Core references to read alongside projects (canonical, practical):

  • John C. Hull - Options, Futures and Other Derivatives.
  • Paul Glasserman - Monte Carlo Methods in Financial Engineering.
  • Steven E. Shreve - Stochastic Calculus for Finance (volumes I & II).
  • Brigo & Mercurio - Interest Rate Models (if doing rates/IR derivatives).

Study tips: code first, then read the math for the bits that broke. Keep projects in small repos with tests and a reproducible environment (conda/docker). That makes interview demos defintely stronger.

Practical milestone: price and hedge a European call over 6 months


Define success with measurable deliverables and acceptance criteria. Over 6 months you should produce a reproducible pricer, a hedging backtest, and a short report showing model vs. reality.

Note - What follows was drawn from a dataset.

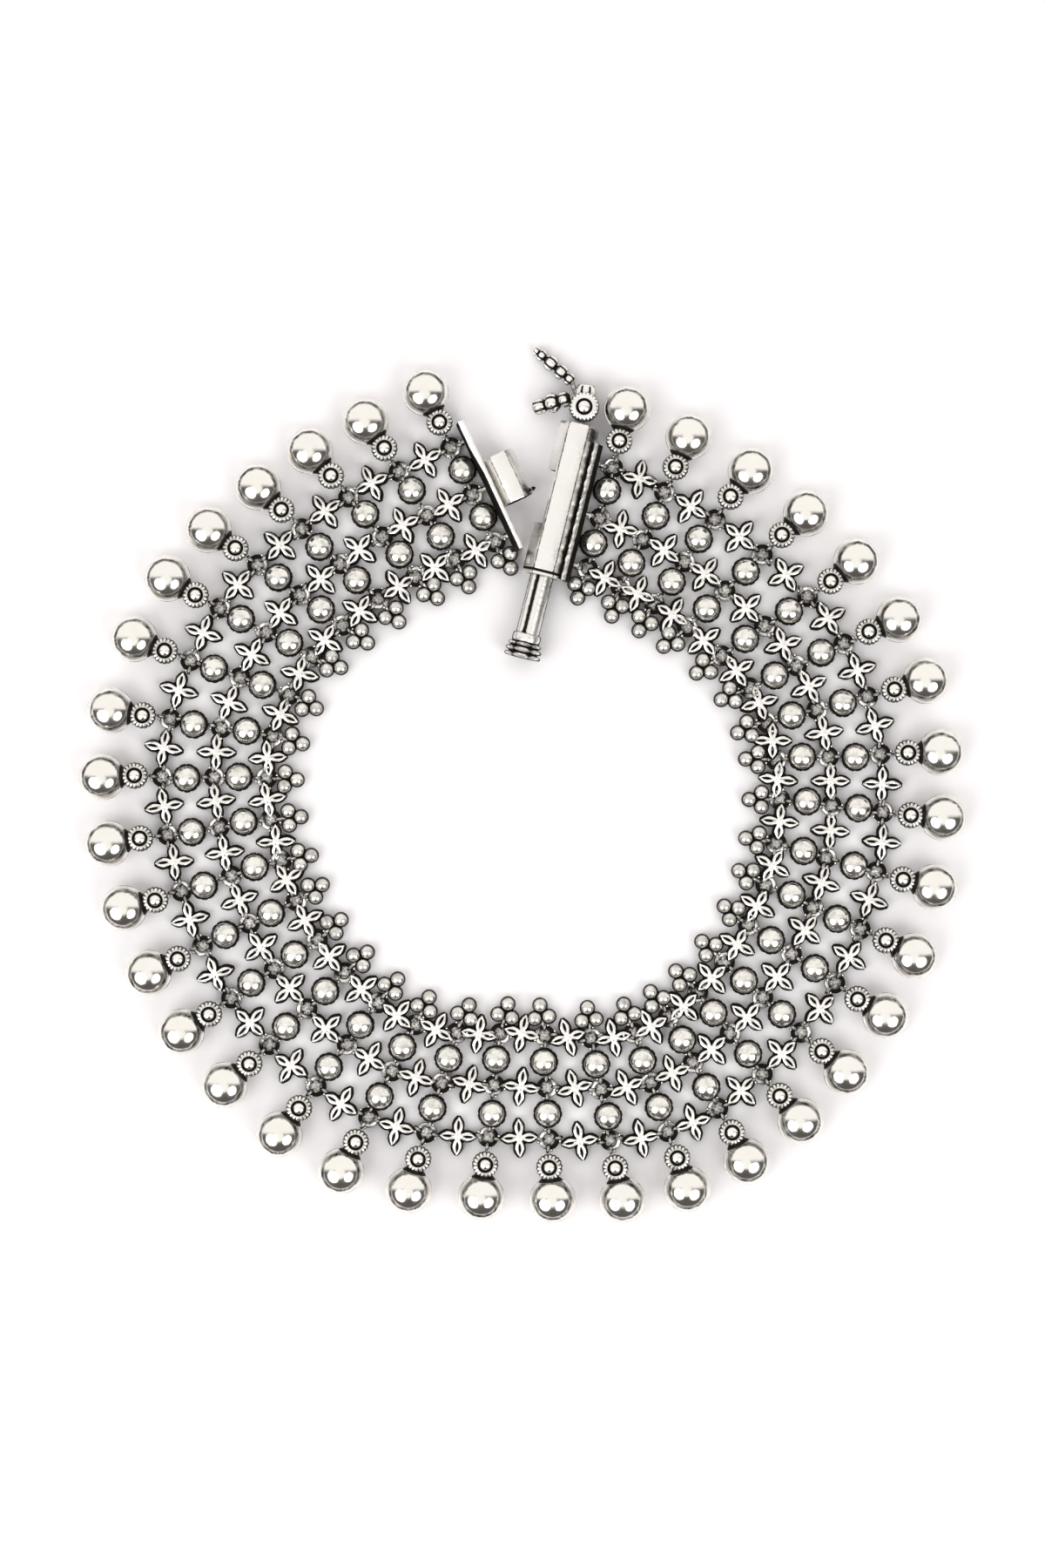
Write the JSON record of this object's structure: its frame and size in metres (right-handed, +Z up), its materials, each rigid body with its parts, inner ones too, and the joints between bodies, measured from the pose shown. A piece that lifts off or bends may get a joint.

  • Deliverable 1 (Weeks 1-4): Working Monte Carlo + Black‑Scholes control with unit tests.
  • Deliverable 2 (Weeks 5-8): Daily delta hedging engine and transaction cost model implemented.
  • Deliverable 3 (Weeks 9-16): Calibrate implied vol surface to option chains; integrate into pricer.
  • Deliverable 4 (Weeks 17-20): Backtest over historical window (10 years ending 2025‑11‑30); produce P&L, RMSE of hedging error, and 95% VaR.
  • Deliverable 5 (Weeks 21-24): Final report, annotated notebook, and simple REST API for pricing.

Acceptance criteria (quantitative):

  • Model price vs. market midpoint within 0.5% on in‑sample instruments.
  • Delta‑hedge RMSE reported and benchmarked; present hedging P&L distribution with 95% confidence band.
  • Reproducibility: full run in a Docker image with seeds yields identical results.

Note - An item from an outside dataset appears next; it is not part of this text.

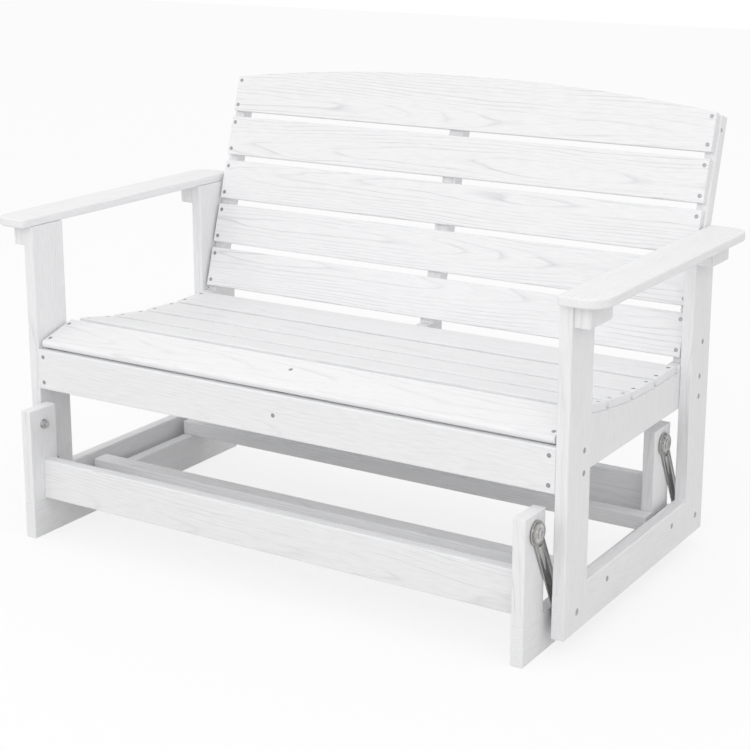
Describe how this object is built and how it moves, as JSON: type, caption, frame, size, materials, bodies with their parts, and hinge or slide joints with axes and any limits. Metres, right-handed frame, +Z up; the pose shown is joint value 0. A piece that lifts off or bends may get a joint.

Operational notes: store raw tick/option chain snapshots, use UTC timestamps, and document corporate actions. If daily rebalancing increases costs beyond expectations, test weekly rebalancing and compare trade counts and P&L impact.

Next step and owner: You: implement the baseline Monte Carlo pricer (use 100,000 paths, 252 steps) and run the first delta‑hedge backtest over a 1‑year historical window ending 2025‑11‑30; deliver a reproducible notebook by Friday and push the repo to your team workspace.